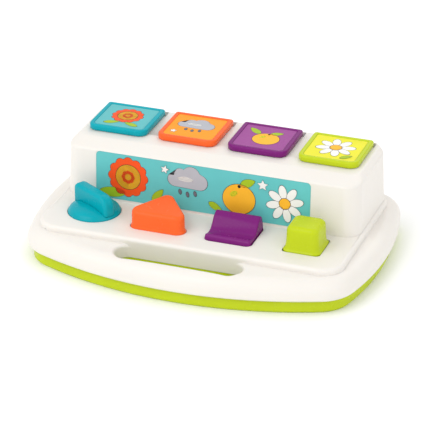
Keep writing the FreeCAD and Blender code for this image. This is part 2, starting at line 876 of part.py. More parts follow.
def rocker_key(column):
    """Key with a low lip in front, a hollow ramp and a high ridge, hinged on a pin near its back."""
    front = control_row - key_depth / 2
    back = control_row + key_depth / 2
    low = deck_top - 5
    points = [(front, low), (front, deck_top - 1.5), (front + 1.4, deck_top + 2.8),
              (front + 3.2, deck_top + key_lip_rise), (front + 5.6, deck_top + key_lip_rise),
              (front + 7.5, deck_top + 3.2), (front + 16, deck_top + 3.6),
              (front + 20.5, deck_top + 5.4), (back - 11.5, deck_top + key_ridge_rise - 0.8),
              (back - 9, deck_top + key_ridge_rise), (back - 7, deck_top + key_ridge_rise - 0.4),
              (back - 5, deck_top + key_ridge_rise - 2), (back - 0.8, deck_top), (back - 2, low)]
    body = side_profile(points, column - key_width / 2 - 1, column + key_width / 2 + 1)
    body = body.common(prism(control_outline("key", column, 0, low), key_ridge_rise + 8))
    cheek = rod(key_pin_radius + 2.6, vec(column - key_width / 2 + 2, key_pin_y, key_pin_z),
                vec(column + key_width / 2 - 2, key_pin_y, key_pin_z))
    web = box(column - key_width / 2 + 2, column + key_width / 2 - 2, key_pin_y - 3, key_pin_y + 3,
              key_pin_z, low + 1)
    tip = math.sin(math.radians(key_travel))
    slope = -(lever_throw() - (key_pin_z - lever_foot_height) * tip) / ((foot_y - key_pin_y) * tip)
    arm = slanted_arm(column, key_pin_y - 3, slope, lever_foot_height - 6, lever_foot_height + 4,
                      key_push_gap)
    drop = box(column - arm_width / 2, column + arm_width / 2, key_pin_y - 3, key_pin_y + 3,
               lever_foot_height - 6, key_pin_z)
    bore = rod(key_pin_radius + pin_clearance, vec(column - key_width, key_pin_y, key_pin_z),
               vec(column + key_width, key_pin_y, key_pin_z))
    return body.fuse([cheek, web, arm, drop]).cut(bore).removeSplitter()


def key_pin():
    reach = key_width / 2 + key_hole_gap + sleeve_wall
    return rod(key_pin_radius, vec(columns[2] - reach, key_pin_y, key_pin_z),
               vec(columns[2] + reach, key_pin_y, key_pin_z))


def dial_knob(column):
    """Domed disc on a stem, with a thick upright fin across it that falls towards one end."""
    low = deck_top - dial_sink + catch_gap
    edge = deck_top + dial_edge
    profile = Part.Wire([
        Part.makeLine(vec(0, 0, low), vec(dial_radius, 0, low)),
        Part.makeLine(vec(dial_radius, 0, low), vec(dial_radius, 0, edge)),
        Part.makeLine(vec(dial_radius, 0, edge), vec(dial_radius * 0.86, 0, edge + dial_crown * 0.42)),
        Part.makeLine(vec(dial_radius * 0.86, 0, edge + dial_crown * 0.42),
                      vec(dial_radius * 0.55, 0, edge + dial_crown * 0.83)),
        Part.makeLine(vec(dial_radius * 0.55, 0, edge + dial_crown * 0.83), vec(0, 0, edge + dial_crown)),
        Part.makeLine(vec(0, 0, edge + dial_crown), vec(0, 0, low)),
    ])
    disc = Part.Face(profile).revolve(vec(0, 0, 0), vec(0, 0, 1), 360)
    top = deck_top + dial_fin_height
    end = dial_radius - 1.6
    heel = dial_fin_heel
    nose = dial_fin_nose
    shoulder = top - dial_fin_fall
    fin = Part.Wire([
        Part.makeLine(vec(-end, 0, deck_top), vec(-end, 0, top - heel)),
        Part.Arc(vec(-end, 0, top - heel), vec(-end + 0.3 * heel, 0, top - 0.3 * heel),
                 vec(heel - end, 0, top)).toShape(),
        Part.makeLine(vec(heel - end, 0, top), vec(end - nose, 0, shoulder)),
        Part.Arc(vec(end - nose, 0, shoulder), vec(end - 0.29 * nose, 0, shoulder - 0.35 * nose),
                 vec(end, 0, shoulder - nose)).toShape(),
        Part.makeLine(vec(end, 0, shoulder - nose), vec(end, 0, deck_top)),
        Part.makeLine(vec(end, 0, deck_top), vec(-end, 0, deck_top)),
    ])
    half = dial_fin_thickness / 2
    blade = Part.Face(fin).extrude(vec(0, dial_fin_thickness, 0))
    blade.translate(vec(0, -half, 0))
    rims = edges_where(blade, lambda e: e.BoundBox.YLength < 0.01 and e.BoundBox.ZMax > deck_top + 5)
    blade = blade.makeChamfer(dial_fin_bevel, rims)
    blade = blade.common(rod(dial_radius - 0.6, vec(0, 0, low), vec(0, 0, top + 5)))
    stem = rod(dial_stem, vec(0, 0, cam_top), vec(0, 0, low + 1))
    knob = disc.fuse([blade, stem])
    knob = knob.cut(rod(screw_radius + 0.05, vec(0, 0, cam_top - 1),
                        vec(0, 0, cam_top + 9))).removeSplitter()
    knob.rotate(vec(0, 0, 0), vec(0, 0, 1), dial_fin_turn)
    knob.translate(vec(column, dial_y, 0))
    return knob


def dial_cam(column):
    """Spiral cam on the dial's stem: its edge moves out as the dial turns and pushes a lever's foot."""
    rest = foot_y - dial_y - lever_foot_radius - push_gap
    points = []
    for step in range(-1, 7):
        share = step * 0.2
        turn = math.radians(90 - share * dial_travel)
        radius = rest + lever_throw() * share
        points.append(vec(column + radius * math.cos(turn), dial_y + radius * math.sin(turn),
                          cam_top - cam_thickness))
    edge = Part.BSplineCurve()
    edge.interpolate(points)
    centre = vec(column, dial_y, cam_top - cam_thickness)
    outline = Part.Wire([edge.toShape(), Part.makeLine(points[-1], centre),
                         Part.makeLine(centre, points[0])])
    plate = prism(outline, cam_thickness)
    hub = rod(dial_stem + 3, centre, centre + vec(0, 0, cam_thickness))
    bore = rod(screw_radius + 0.3, centre - vec(0, 0, 1), centre + vec(0, 0, cam_thickness + 1))
    return plate.fuse(hub).cut(bore).removeSplitter()


def cam_screw(column):
    low = cam_top - cam_thickness
    head = rod(screw_head, vec(column, dial_y, low - head_height), vec(column, dial_y, low))
    return head.fuse(rod(screw_radius, vec(column, dial_y, low),
                         vec(column, dial_y, cam_top + 8))).removeSplitter()


def coil(radius, wire, turns, low, high, x, y):
    """Compression spring that stands on Z from low to high, its wire bent in short straight steps."""
    climb = high - low - 2 * wire
    steps = turns * spring_steps
    points = []
    for i in range(steps + 1):
        turn = 2 * math.pi * i / spring_steps
        points.append(vec(radius * math.cos(turn), radius * math.sin(turn), climb * i / steps))
    corners = []
    for i in range(6):
        turn = math.radians(60 * i)
        corners.append(vec(radius + wire * math.cos(turn), 0, wire * math.sin(turn)))
    section = Part.makePolygon(corners + corners[:1])
    spring = Part.makePolygon(points).makePipeShell([section], True, False, 1)
    spring.translate(vec(x, y, low + wire))
    return spring


def button_spring(column):
    """Return spring of a push button, between its seat on the base and the hollow in the button's post."""
    return coil(spring_seat + 0.6, spring_wire, spring_turns, floor_thickness + spring_foot_gap,
                deck_top - arm_drop + spring_hollow - 0.2, column, control_row)


lid_names = ["teal", "orange", "purple", "lime"]
animals = ["cat", "rabbit", "mouse", "frog"]


def build():
    parts = {
        "top_housing": top_housing(),
        "base_plate": base_plate(),
        "front_label": front_label(),
        "base_screws": base_screws(),
        "catch_shaft": catch_shaft(),
        "lid_hinge_pins": lid_hinge_pins(),
        "dial_knob": dial_knob(columns[0]),
        "dial_cam": dial_cam(columns[0]),
        "dial_cam_screw": cam_screw(columns[0]),
        "triangle_button": triangle_button(columns[1]),
        "rocker_key": rocker_key(columns[2]),
        "rocker_pin": key_pin(),
        "cube_button": cube_button(columns[3]),
        "triangle_spring": button_spring(columns[1]),
        "cube_spring": button_spring(columns[3]),
    }
    for name, animal, column in zip(lid_names, animals, columns):
        parts["lid_" + name] = lid(column)
        parts["lid_picture_" + name] = lid_picture(column)
        parts["figure_" + animal] = figure(animal, column)
        parts["catch_lever_" + name] = catch_lever(column)
    return parts


for name, shape in build().items():
    if not shape.isValid():
        print("not valid", name)
    shape.exportStep("parts/" + name + ".step")
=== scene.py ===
import bpy
import bmesh
import math
from mathutils import Matrix, Vector


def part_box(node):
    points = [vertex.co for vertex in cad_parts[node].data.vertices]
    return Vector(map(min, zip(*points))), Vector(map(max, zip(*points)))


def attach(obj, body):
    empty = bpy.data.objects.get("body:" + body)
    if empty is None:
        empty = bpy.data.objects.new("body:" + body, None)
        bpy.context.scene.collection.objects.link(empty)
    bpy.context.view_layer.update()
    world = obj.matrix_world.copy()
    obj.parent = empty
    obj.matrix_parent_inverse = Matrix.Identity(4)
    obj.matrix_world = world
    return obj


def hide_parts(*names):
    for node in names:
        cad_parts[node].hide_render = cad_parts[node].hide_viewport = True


# Pop up animal toy, standing on a white table top.
# The CAD frame gives the places; this script makes what is seen.

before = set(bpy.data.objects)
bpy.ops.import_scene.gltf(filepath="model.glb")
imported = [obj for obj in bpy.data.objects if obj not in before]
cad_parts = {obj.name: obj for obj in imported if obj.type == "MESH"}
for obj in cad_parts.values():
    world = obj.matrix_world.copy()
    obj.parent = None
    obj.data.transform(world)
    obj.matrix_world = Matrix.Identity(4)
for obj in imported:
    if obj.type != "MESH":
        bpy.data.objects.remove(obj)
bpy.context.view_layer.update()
mm = 0.001

colours = {
    "white": (0.80, 0.765, 0.715),
    "lime": (0.50, 0.60, 0.012),
    "teal": (0.0, 0.36, 0.43),
    "orange": (0.93, 0.13, 0.025),
    "purple": (0.19, 0.012, 0.17),
    "aqua": (0.13, 0.53, 0.53),
    "cardTeal": (0.12, 0.48, 0.50),
    "cardOrange": (0.95, 0.33, 0.015),
    "cardPurple": (0.33, 0.07, 0.29),
    "cardYellow": (0.80, 0.76, 0.03),
    "petal": (0.88, 0.09, 0.015),
    "honey": (0.93, 0.47, 0.03),
    "grey": (0.45, 0.46, 0.50),
    "darkGrey": (0.15, 0.16, 0.19),
    "paper": (0.86, 0.85, 0.82),
    "ink": (0.035, 0.028, 0.03),
    "leaf": (0.36, 0.52, 0.02),
    "frog": (0.09, 0.33, 0.04),
    "steel": (0.62, 0.62, 0.64),
}


# Materials

def addNode(tree, kind, **values):
    node = tree.nodes.new(kind)
    for name, value in values.items():
        if hasattr(node, name):
            setattr(node, name, value)
        else:
            node.inputs[name.replace("_", " ")].default_value = value
    return node


def speckle(tree, source, scale, detail):
    noise = addNode(tree, "ShaderNodeTexNoise")
    noise.inputs["Scale"].default_value = scale
    noise.inputs["Detail"].default_value = detail
    tree.links.new(source, noise.inputs["Vector"])
    return noise.outputs["Fac"]


def remap(tree, source, low, high):
    node = addNode(tree, "ShaderNodeMapRange")
    node.inputs["From Min"].default_value = 0.3
    node.inputs["From Max"].default_value = 0.7
    node.inputs["To Min"].default_value = low
    node.inputs["To Max"].default_value = high
    tree.links.new(source, node.inputs["Value"])
    return node.outputs["Result"]


edgeWear = {"from": 0.53, "to": 0.66, "brighten": 1.25, "lift": 0.04}
glossSpread = (0.85, 1.2)
grainDepth = 0.00004


# Moulded or printed surface: slow colour drift, uneven gloss, fine texture and softened edges
def makeMaterial(name, colour, finish):
    material = bpy.data.materials.new(name)
    material.use_nodes = True
    tree = material.node_tree
    shader = tree.nodes["Principled BSDF"]
    place = addNode(tree, "ShaderNodeTexCoord").outputs["Object"]
    spread = finish["drift"]
    drift = remap(tree, speckle(tree, place, finish["driftScale"], 3), 1 - spread, 1 + spread)
    tint = addNode(tree, "ShaderNodeMixRGB", blend_type="MULTIPLY")
    tint.inputs["Fac"].default_value = 1
    tint.inputs["Color1"].default_value = (*colour, 1)
    tree.links.new(drift, tint.inputs["Color2"])
    worn = addNode(tree, "ShaderNodeMixRGB", blend_type="MIX")
    pale = [min(1, part * edgeWear["brighten"] + edgeWear["lift"]) for part in colour]
    worn.inputs["Color2"].default_value = (*pale, 1)
    edge = addNode(tree, "ShaderNodeMapRange")
    edge.inputs["From Min"].default_value = edgeWear["from"]
    edge.inputs["From Max"].default_value = edgeWear["to"]
    edge.inputs["To Max"].default_value = finish["edge"]
    tree.links.new(addNode(tree, "ShaderNodeNewGeometry").outputs["Pointiness"], edge.inputs["Value"])
    tree.links.new(edge.outputs["Result"], worn.inputs["Fac"])
    tree.links.new(tint.outputs["Color"], worn.inputs["Color1"])
    tree.links.new(worn.outputs["Color"], shader.inputs["Base Color"])
    smooth, dull = [finish["rough"] * share for share in glossSpread]
    gloss = remap(tree, speckle(tree, place, finish["glossScale"], 4), smooth, dull)
    tree.links.new(gloss, shader.inputs["Roughness"])
    soft = addNode(tree, "ShaderNodeBevel", samples=4)
    soft.inputs["Radius"].default_value = finish["soften"]
    bump = addNode(tree, "ShaderNodeBump")
    bump.inputs["Strength"].default_value = finish["bump"]
    bump.inputs["Distance"].default_value = grainDepth
    tree.links.new(speckle(tree, place, finish["grain"], 2), bump.inputs["Height"])
    tree.links.new(soft.outputs["Normal"], bump.inputs["Normal"])
    tree.links.new(bump.outputs["Normal"], shader.inputs["Normal"])
    shader.inputs["Metallic"].default_value = finish.get("metallic", 0.0)
    shader.inputs["Specular IOR Level"].default_value = finish.get("specular", 0.45)
    shader.inputs["Subsurface Weight"].default_value = finish.get("glow", 0.0)
    shader.inputs["Subsurface Radius"].default_value = (0.004, 0.003, 0.002)
    shader.inputs["Subsurface Scale"].default_value = 0.5
    return material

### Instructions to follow
Extract only the lines from the line with "for name, shape" through the line with "bpy.context.scene.collection.objects.link(empty)", keeping both end lines exactly as they are.

### Result
for name, shape in build().items():
    if not shape.isValid():
        print("not valid", name)
    shape.exportStep("parts/" + name + ".step")
=== scene.py ===
import bpy
import bmesh
import math
from mathutils import Matrix, Vector


def part_box(node):
    points = [vertex.co for vertex in cad_parts[node].data.vertices]
    return Vector(map(min, zip(*points))), Vector(map(max, zip(*points)))


def attach(obj, body):
    empty = bpy.data.objects.get("body:" + body)
    if empty is None:
        empty = bpy.data.objects.new("body:" + body, None)
        bpy.context.scene.collection.objects.link(empty)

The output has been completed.